>> start EXERCISE MATERIAL

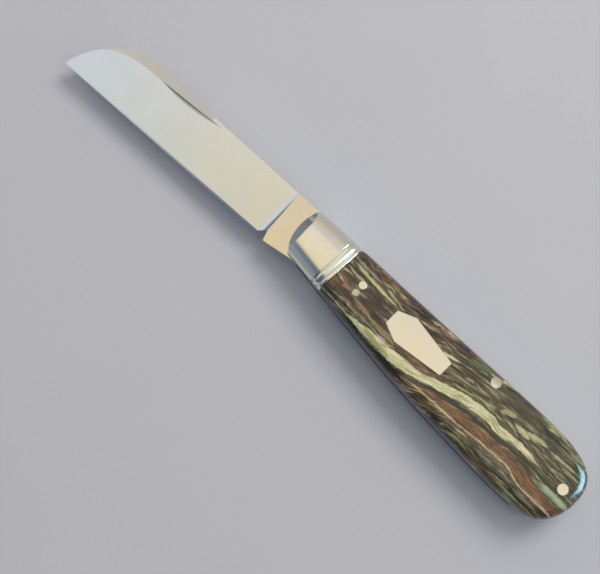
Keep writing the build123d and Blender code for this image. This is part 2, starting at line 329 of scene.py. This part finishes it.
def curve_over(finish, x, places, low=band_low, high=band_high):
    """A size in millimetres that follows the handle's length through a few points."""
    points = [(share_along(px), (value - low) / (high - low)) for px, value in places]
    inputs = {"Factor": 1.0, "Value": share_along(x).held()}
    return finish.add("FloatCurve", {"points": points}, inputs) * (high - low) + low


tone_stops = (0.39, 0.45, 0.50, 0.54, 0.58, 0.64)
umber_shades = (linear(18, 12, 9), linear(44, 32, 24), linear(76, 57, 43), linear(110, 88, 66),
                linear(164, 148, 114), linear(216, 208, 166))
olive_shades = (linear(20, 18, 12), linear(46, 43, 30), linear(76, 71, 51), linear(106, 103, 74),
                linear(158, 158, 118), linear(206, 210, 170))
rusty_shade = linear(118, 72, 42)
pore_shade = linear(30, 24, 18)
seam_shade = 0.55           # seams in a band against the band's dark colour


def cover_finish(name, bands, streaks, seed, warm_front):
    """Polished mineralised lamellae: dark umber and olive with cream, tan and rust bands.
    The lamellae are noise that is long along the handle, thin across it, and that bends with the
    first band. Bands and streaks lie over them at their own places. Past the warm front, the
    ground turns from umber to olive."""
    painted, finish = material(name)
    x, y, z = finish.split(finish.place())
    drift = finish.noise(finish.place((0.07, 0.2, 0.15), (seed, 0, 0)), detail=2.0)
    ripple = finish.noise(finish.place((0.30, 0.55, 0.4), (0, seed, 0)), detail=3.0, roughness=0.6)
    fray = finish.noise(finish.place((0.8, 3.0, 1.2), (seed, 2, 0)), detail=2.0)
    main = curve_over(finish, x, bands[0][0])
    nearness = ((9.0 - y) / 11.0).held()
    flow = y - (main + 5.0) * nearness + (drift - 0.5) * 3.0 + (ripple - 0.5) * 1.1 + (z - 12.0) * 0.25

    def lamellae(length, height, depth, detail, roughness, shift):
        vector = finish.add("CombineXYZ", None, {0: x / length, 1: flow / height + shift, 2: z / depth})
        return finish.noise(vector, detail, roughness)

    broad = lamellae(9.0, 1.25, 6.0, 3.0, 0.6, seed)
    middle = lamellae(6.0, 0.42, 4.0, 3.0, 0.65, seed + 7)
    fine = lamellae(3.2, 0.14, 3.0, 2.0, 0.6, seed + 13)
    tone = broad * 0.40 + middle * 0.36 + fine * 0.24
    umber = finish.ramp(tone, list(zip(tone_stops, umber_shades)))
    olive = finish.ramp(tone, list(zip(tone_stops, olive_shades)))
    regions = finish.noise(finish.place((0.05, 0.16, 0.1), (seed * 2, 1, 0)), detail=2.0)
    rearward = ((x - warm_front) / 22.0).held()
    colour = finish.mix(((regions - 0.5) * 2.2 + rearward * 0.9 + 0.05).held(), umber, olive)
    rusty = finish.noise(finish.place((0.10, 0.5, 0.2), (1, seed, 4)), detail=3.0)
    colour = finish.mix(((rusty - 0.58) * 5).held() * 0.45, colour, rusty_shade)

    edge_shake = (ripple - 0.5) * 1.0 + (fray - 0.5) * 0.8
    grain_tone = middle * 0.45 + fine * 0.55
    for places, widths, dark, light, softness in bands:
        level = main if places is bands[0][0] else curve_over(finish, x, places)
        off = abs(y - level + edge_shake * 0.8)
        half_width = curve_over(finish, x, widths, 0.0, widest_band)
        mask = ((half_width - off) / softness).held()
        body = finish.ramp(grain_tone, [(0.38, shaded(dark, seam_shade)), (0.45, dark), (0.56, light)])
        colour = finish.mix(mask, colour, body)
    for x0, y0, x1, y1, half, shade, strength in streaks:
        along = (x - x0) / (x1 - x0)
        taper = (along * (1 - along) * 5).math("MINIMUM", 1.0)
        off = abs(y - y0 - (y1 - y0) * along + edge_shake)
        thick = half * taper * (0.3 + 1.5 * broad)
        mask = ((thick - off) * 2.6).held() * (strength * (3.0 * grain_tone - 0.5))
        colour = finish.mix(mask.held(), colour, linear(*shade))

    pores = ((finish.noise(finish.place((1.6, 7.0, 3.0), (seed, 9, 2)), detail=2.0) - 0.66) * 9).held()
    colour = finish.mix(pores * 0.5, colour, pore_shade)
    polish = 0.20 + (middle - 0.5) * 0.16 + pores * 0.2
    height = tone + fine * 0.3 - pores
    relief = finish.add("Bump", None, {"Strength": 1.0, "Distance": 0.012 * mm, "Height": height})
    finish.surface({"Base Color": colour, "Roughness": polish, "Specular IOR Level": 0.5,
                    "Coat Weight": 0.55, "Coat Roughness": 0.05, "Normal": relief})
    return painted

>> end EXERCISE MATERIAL
>> start EXERCISE MATERIAL

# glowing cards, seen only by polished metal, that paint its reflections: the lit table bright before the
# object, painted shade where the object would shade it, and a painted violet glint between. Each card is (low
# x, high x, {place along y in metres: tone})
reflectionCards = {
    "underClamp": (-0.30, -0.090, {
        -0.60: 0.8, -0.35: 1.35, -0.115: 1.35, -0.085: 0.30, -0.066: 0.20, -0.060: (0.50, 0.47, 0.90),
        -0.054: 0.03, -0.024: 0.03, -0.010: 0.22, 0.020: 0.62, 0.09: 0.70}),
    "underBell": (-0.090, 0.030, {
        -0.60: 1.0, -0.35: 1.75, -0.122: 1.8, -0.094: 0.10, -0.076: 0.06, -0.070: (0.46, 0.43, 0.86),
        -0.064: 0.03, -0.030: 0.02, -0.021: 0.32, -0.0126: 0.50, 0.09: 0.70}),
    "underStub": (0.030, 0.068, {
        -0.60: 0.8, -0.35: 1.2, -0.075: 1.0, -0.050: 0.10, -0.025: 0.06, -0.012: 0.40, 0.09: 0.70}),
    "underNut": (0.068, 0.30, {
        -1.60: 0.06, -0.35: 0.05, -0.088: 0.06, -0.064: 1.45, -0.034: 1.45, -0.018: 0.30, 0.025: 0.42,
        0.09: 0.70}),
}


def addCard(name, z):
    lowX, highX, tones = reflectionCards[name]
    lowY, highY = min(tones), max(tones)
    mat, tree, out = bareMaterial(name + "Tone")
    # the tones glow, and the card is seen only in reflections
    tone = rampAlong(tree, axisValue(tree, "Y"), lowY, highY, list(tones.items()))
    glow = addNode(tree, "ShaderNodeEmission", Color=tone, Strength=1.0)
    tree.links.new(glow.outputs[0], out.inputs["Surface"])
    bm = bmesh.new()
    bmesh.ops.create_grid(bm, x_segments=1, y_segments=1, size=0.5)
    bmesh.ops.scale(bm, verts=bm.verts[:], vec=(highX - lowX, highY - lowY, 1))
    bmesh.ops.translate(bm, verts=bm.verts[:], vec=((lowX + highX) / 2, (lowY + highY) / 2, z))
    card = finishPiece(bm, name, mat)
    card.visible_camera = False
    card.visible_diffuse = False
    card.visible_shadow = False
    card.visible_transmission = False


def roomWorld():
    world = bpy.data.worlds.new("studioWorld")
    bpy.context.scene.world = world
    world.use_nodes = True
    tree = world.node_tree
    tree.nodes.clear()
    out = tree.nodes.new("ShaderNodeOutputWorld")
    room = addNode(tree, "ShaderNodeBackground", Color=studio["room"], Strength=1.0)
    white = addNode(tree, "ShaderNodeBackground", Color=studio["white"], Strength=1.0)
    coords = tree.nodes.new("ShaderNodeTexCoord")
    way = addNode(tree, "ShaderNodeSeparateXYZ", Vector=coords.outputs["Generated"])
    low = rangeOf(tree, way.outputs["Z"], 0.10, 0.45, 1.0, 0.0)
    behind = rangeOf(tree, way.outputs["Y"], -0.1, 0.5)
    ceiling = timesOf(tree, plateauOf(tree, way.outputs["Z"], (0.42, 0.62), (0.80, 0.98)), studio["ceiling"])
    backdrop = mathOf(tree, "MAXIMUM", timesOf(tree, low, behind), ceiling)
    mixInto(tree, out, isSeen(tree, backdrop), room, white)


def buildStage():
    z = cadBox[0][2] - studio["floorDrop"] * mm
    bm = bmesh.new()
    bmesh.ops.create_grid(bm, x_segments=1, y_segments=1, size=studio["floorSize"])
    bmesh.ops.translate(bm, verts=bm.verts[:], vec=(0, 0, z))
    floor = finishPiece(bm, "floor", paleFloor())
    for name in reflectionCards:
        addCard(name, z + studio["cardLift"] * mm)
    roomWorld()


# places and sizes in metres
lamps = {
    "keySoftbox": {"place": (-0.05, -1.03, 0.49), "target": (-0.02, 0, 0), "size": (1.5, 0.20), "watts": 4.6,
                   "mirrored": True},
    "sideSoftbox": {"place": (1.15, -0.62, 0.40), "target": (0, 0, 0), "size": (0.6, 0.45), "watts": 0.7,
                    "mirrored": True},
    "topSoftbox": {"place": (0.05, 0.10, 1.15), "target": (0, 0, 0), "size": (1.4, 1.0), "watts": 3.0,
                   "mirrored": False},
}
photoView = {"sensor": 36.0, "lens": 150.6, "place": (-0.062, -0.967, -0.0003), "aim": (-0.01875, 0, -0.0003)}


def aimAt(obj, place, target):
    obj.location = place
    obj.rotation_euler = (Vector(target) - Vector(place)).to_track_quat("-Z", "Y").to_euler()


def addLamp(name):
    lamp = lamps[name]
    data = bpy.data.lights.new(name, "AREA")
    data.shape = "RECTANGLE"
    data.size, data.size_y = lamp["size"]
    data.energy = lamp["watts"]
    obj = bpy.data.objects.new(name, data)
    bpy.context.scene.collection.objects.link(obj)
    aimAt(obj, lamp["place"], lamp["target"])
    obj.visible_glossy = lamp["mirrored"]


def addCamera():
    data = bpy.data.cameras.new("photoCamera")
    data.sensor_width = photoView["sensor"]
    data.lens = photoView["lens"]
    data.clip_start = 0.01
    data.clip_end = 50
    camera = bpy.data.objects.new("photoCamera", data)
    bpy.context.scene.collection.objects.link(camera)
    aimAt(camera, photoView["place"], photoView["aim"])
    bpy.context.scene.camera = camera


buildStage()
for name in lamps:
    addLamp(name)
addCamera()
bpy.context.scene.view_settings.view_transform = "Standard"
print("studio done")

>> end EXERCISE MATERIAL
>> start EXERCISE MATERIAL

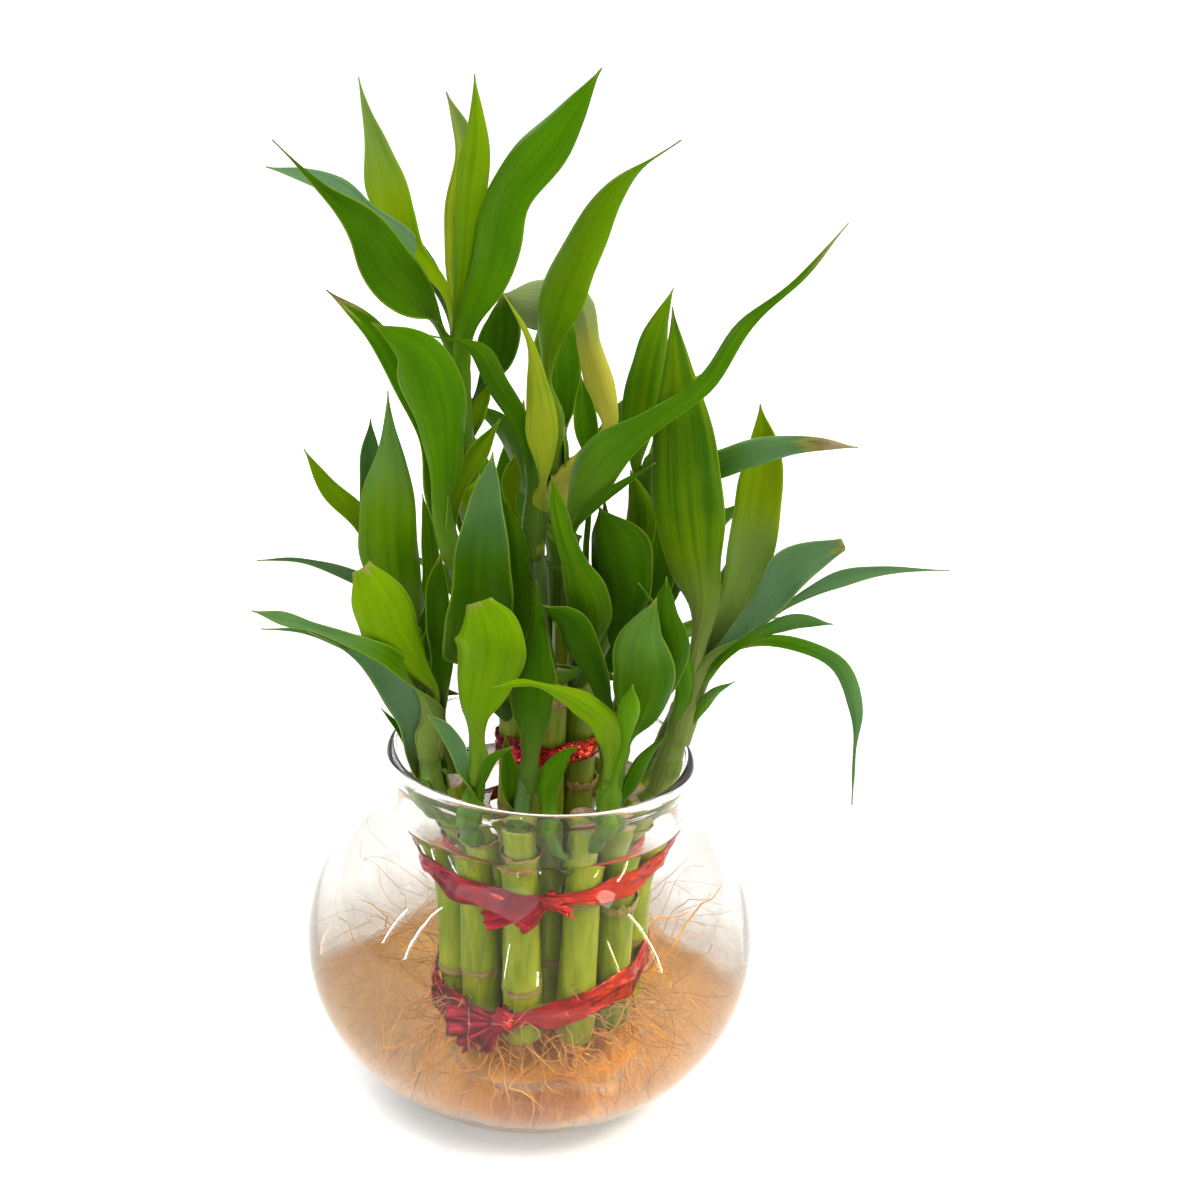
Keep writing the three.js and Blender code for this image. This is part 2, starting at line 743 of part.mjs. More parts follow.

>> end EXERCISE MATERIAL

TASK BRIEF:
Quote nothing but the lines that run from the line containing "Keep writing the build123d" through the line containing "- low) + low", keeping both of them word for word.

PROBLEM SOLUTION:
Keep writing the build123d and Blender code for this image. This is part 2, starting at line 329 of scene.py. This part finishes it.
def curve_over(finish, x, places, low=band_low, high=band_high):
    """A size in millimetres that follows the handle's length through a few points."""
    points = [(share_along(px), (value - low) / (high - low)) for px, value in places]
    inputs = {"Factor": 1.0, "Value": share_along(x).held()}
    return finish.add("FloatCurve", {"points": points}, inputs) * (high - low) + low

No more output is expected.